If we had more fully embraced a biblical Christian culture rather than the cultural Christianity passed on to us, we could have avoided the trauma of the Civil War, the alienations of the feminist movements, and so much more. Instead, we learned and continue to learn the hard way.
The Bible warns us repeatedly about cultural Christianity — divisive traditions and doctrines of man, empty philosophies, teachings that suit our own passions and have a form of godliness, but no power. (Mark 7:6-8; Ephesians 4:14; Romans 16:17-18; 1 Timothy 1:8-11; 2 Timothy 4:3-4) The only way to cast it off is to prayerfully and honestly examine every belief in the light of the totality of Scripture. (2 Timothy 3:16-17; John 16:13)
To steal the “redneck” style of Jeff Foxworthy:
If, as a Christian, you believe human reason, science or personal experience disprove the supernatural events and teachings of the Bible, you are probably a cultural Christian.
If you believe you can pick and choose what portions of the Bible you will accept, you are probably a cultural Christian.

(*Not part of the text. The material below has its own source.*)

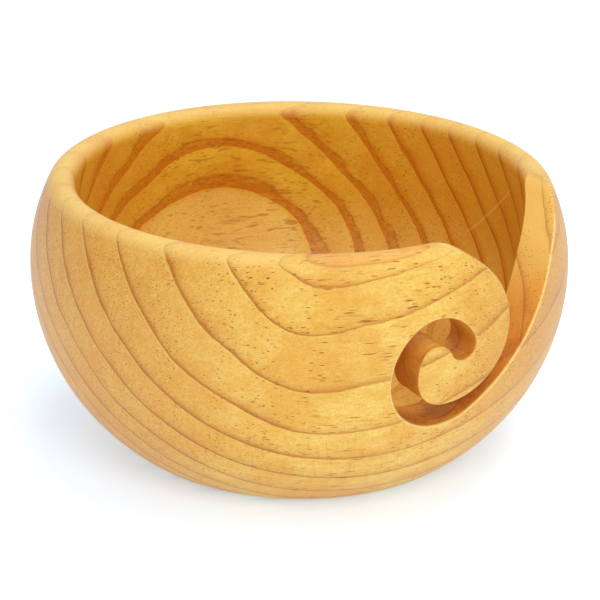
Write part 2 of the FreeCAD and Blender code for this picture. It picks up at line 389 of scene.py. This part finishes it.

If you believe Christianity is one valid religion among many, you are probably a cultural Christian.
If you believe the LBGQT definitions of gender, sexuality and marriage should displace the biblical definitions, you are probably a cultural Christian.
If your political affiliation is more important to you than your full adherence to Christian values, you are probably a cultural Christian.
If your ethnic identity is more important to you than your Christian identity, you are probably a cultural Christian.
If you believe you are only required by God to love and value people who look like you or believe like you, you are definitely a cultural Christian.
God bless you, and God bless our community.